Jamie Wiggan: Could we unarm our police?
Video of a Minnesota police officer casually squeezing the life out of a compliant Black suspect jolted the world into renewed appreciation of systemic racism’s wicked clutches. For me — white, male, born in Britain — it prompted the memory of my first police encounter.
I’d been driving in America for less than two weeks and was still acquainting myself with automatic transmissions, stop signs and right-hand traffic flows.
The drive home from community college wound through a medley of main roads and back roads, straddling two counties and a string of local jurisdictions. New speed restrictions took effect with each half-mile or so, requiring constant attentiveness. Minutes from my apartment, a brisk rural lane dissolved into a sluggish residential thoroughfare, catching me off guard. Flashes of blue and red confirmed I’d been slack on the brakes, so I pulled over and stepped out of my car to address the officer.
“Whoa, get back in the vehicle and put your hands on the wheel!”
I promptly complied, bumbling through some apology about just having moved here from the U.K., where, upon being stopped, the custom is to depart your vehicle and have a pleasant and patronizing chat about what you did wrong. The officer ungripped his gun and with a puzzled look assured me, “That’s not the way it’s done here.” He requested my licence, went back to his car to run some checks and returned to tell me he would let the speeding violation fly since it was my first offense. He wished me luck with school and waved me along.
As I drove on, I contemplated what might have happened had I made another wrong move or had a different officer pulled me over. (This one was abundantly courteous and professional.) Having at that point lived in the States no more than a month or two, I hadn’t yet embraced the full gamut of American nouns, and was routinely stumbling into miscommunications of the benign sort. So far the damage was limited to a few raised eyebrows from requesting the “toilet” instead of the bathroom. This was the first time a cultural mishap had landed me close to real trouble.
Policing in the U.K. has its faults, but citizen deaths at the hands of police hardly register there compared to the States. British fatal police shootings typically fall within single digits annually — numbers sometimes exceeded by U.S. police in a single day. It’s worth asking why.
Britain’s commitment to gun-less policing spawned from quintessentially American values: public distrust of government and military overreach. When, in 1829, Robert Peel established the London Metropolitan Police Force, his primary goal was to foster good will and cooperation between officer and civilian. He prescribed dull uniforms and forbad guns, to highlight officers’ status as fellow citizens.
Nearly two centuries later, statistics show Peel’s “soft” policing approach safeguards all. According to records kept by the Police Roll of Honour Trust, of the five British officers who died on duty last year, three collapsed without apparent cause while the other two were struck by cars. None were shot, stabbed or bludgeoned.

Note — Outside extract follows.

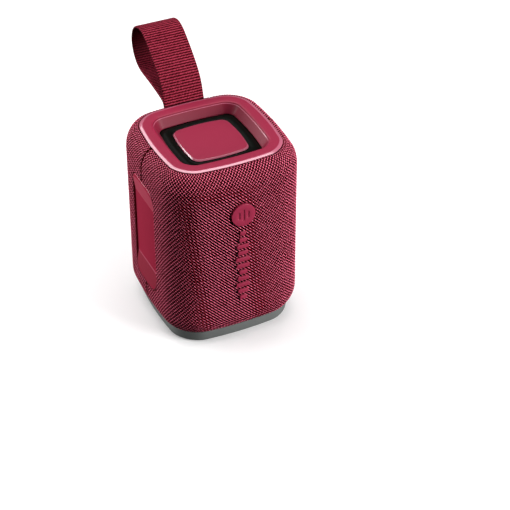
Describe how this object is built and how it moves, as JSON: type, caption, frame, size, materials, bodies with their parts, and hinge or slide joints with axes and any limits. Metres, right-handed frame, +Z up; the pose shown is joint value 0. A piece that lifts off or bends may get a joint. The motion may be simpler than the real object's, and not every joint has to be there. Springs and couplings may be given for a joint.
{
  "type": "portable speaker",
  "caption": "Upright fabric-covered portable speaker with top passive radiator, front driver, side keys, charging port flap and webbing carry loop.",
  "frame": {"origin": "centre of the rubber foot's underside, on the surface the speaker stands on", "axes": "+Z up, -Y out of the front with the badge, +X towards the side with the keys; the carry loop is at +Y"},
  "size_m": [0.0804, 0.122, 0.1398],
  "materials": {
    "fabric": "crimson knitted mesh, fine dark holes, soft sheen",
    "webbing": "ribbed polyester webbing, satin threads",
    "bezel_plastic": "satin moulded crimson plastic, very fine grain",
    "panel_rubber": "soft-touch crimson elastomer, smooth",
    "badge_plastic": "satin crimson plastic",
    "black_plastic": "fine moulded texture",
    "grey_rubber": "matt grey elastomer",
    "black_rubber": "smooth butyl rubber, low satin",
    "black_foam": "open-cell foam",
    "steel": "zinc-plated",
    "magnet": "sintered ferrite",
    "copper": "enamelled copper winding",
    "cone_paper": "coated paper cone",
    "spider_cloth": "phenolic cloth",
    "circuit_board": "green solder mask",
    "component_black": "moulded epoxy",
    "battery_wrap": "shrink-wrap film",
    "lens": "frosted light pipe"
  },
  "bodies": {
    "cabinet": {"cabinet_shell": "black_plastic", "fabric_sleeve": "fabric", "top_bezel": "bezel_plastic", "chassis_frame": "black_plastic", "base_plate": "black_plastic", "foot_ring": "grey_rubber", "base_screws": "steel", "grip_panel": "panel_rubber", "control_panel": "panel_rubber", "key_board": "circuit_board", "key_switches": "component_black", "key_board_screws": "steel", "status_lens": "lens", "radiator_surround": "black_rubber", "radiator_frame": "black_plastic", "radiator_screws": "steel", "front_grille": "black_plastic", "front_baffle": "black_plastic", "baffle_screws": "steel", "driver_gasket": "black_foam", "driver_basket": "black_plastic", "driver_top_plate": "steel", "driver_magnet": "magnet", "driver_yoke": "steel", "driver_surround": "black_rubber", "driver_spider": "spider_cloth", "driver_screws": "steel", "main_board": "circuit_board", "board_parts": "component_black", "board_screws": "steel", "charge_socket": "steel", "port_frame": "panel_rubber", "port_flap_pin": "steel", "battery": "battery_wrap", "battery_cradle": "black_plastic", "strap_anchor": "panel_rubber", "strap_tail": "webbing", "badge_disc": "badge_plastic", "badge_bars": "badge_plastic"},
    "radiator": {"radiator_plate": "bezel_plastic", "radiator_weight": "steel"},
    "driver_piston": {"driver_cone": "cone_paper", "driver_dust_cap": "cone_paper", "voice_coil": "copper"},
    "flap": {"port_flap": "panel_rubber"},
    "strap": {"strap_loop": "webbing"},
    "key_power_cap": {"key_power": "panel_rubber"},
    "key_pair_cap": {"key_pair": "panel_rubber"},
    "key_volume_down_cap": {"key_volume_down": "panel_rubber"},
    "key_play_cap": {"key_play": "panel_rubber"},
    "key_volume_up_cap": {"key_volume_up": "panel_rubber"}
  },
  "joints": [
    {"name": "radiator_travel", "type": "slide", "parent": "cabinet", "child": "radiator", "axis": [0, 0, 1], "range_m": [-0.002, 0.002], "stiffness_N_per_m": 600, "deforming": ["radiator_surround"]},
    {"name": "cone_travel", "type": "slide", "parent": "cabinet", "child": "driver_piston", "axis": [0, -1, 0], "range_m": [-0.0012, 0.0012], "stiffness_N_per_m": 300, "deforming": ["driver_surround", "driver_spider"]},
    {"name": "flap_hinge", "type": "hinge", "parent": "cabinet", "child": "flap", "pos_m": [0, 0.0394, 0.0202], "axis": [-1, 0, 0], "range_deg": [0, 105]},
    {"name": "strap_swing", "type": "hinge", "parent": "cabinet", "child": "strap", "pos_m": [0, 0.0353, 0.1092], "axis": [1, 0, 0], "range_deg": [-50, 75], "stiffness_Nm_per_rad": 0.02},
    {"name": "key_power_press", "type": "slide", "parent": "cabinet", "child": "key_power_cap", "axis": [-1, 0, 0], "range_m": [0, 0.0005], "stiffness_N_per_m": 800},
    {"name": "key_pair_press", "type": "slide", "parent": "cabinet", "child": "key_pair_cap", "axis": [-1, 0, 0], "range_m": [0, 0.0005], "stiffness_N_per_m": 800},
    {"name": "key_volume_down_press", "type": "slide", "parent": "cabinet", "child": "key_volume_down_cap", "axis": [-1, 0, 0], "range_m": [0, 0.0005], "stiffness_N_per_m": 800},
    {"name": "key_play_press", "type": "slide", "parent": "cabinet", "child": "key_play_cap", "axis": [-1, 0, 0], "range_m": [0, 0.0005], "stiffness_N_per_m": 800},
    {"name": "key_volume_up_press", "type": "slide", "parent": "cabinet", "child": "key_volume_up_cap", "axis": [-1, 0, 0], "range_m": [0, 0.0005], "stiffness_N_per_m": 800}
  ]
}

Four years after my first encounter with American law enforcement, a police officer shot and killed a 17-year-old Black boy just outside my adopted home of Pittsburgh. His name was Antwon Rose II. Alongside a driver and another passenger, Rose was intercepted by East Pittsburgh officer Michael Rosfeld in connection with a reported shooting 10 minutes prior. He attempted to flee the scene and was shot three times from behind, hitting the ground dead and unarmed.

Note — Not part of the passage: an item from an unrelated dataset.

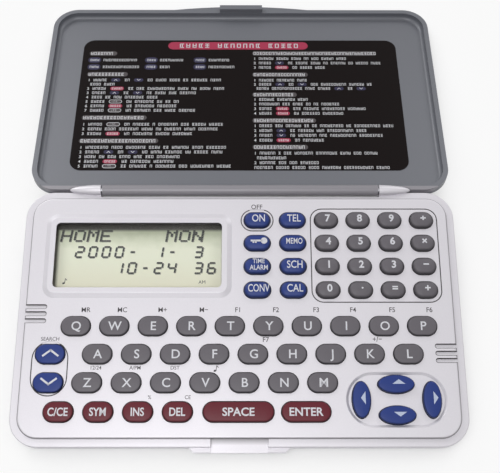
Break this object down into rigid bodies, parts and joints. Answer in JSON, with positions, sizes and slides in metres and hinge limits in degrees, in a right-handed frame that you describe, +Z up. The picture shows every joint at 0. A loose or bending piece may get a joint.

Despite access to video footage contradicting Rosfeld’s claim of perceived threat, a Pennsylvania jury cleared him of all charges. It’s hard to argue against the verdict, considering Pennsylvania’s loose law enforcement codes: “(A peace officer) is justified in the use of any force which he believes to be necessary to effect the arrest and of any force which he believes to be necessary to defend himself or another from bodily harm while making the arrest.”
Rosfeld won the case by testifying (apparently inconsistently) he believed Rose was armed. The verdict upheld a legal framework that says Rosfeld’s wrongful assumption he was in danger matters more than the actuality of Rose’s death. Could this ugly precedent stand if we didn’t strap pistols to our waists with the same routine as strapping on a seatbelt (and with the same pretensions to safety)?
In a land flooded with firearms, the Second Amendment right to take up arms against tyrannical government clashes against an often-militarized law enforcement. Removing one without the other would upset a precarious and already brutal balance.
If, however, we could do away with routine arming (the Second Amendment says nothing about the right to brandish weapons in defense against other citizens), we would open the door to substantive police reform without turning officers into kamikazes.
Jamie Wiggan writes for Gazette 2.0, a newspaper covering the McKees Rocks area.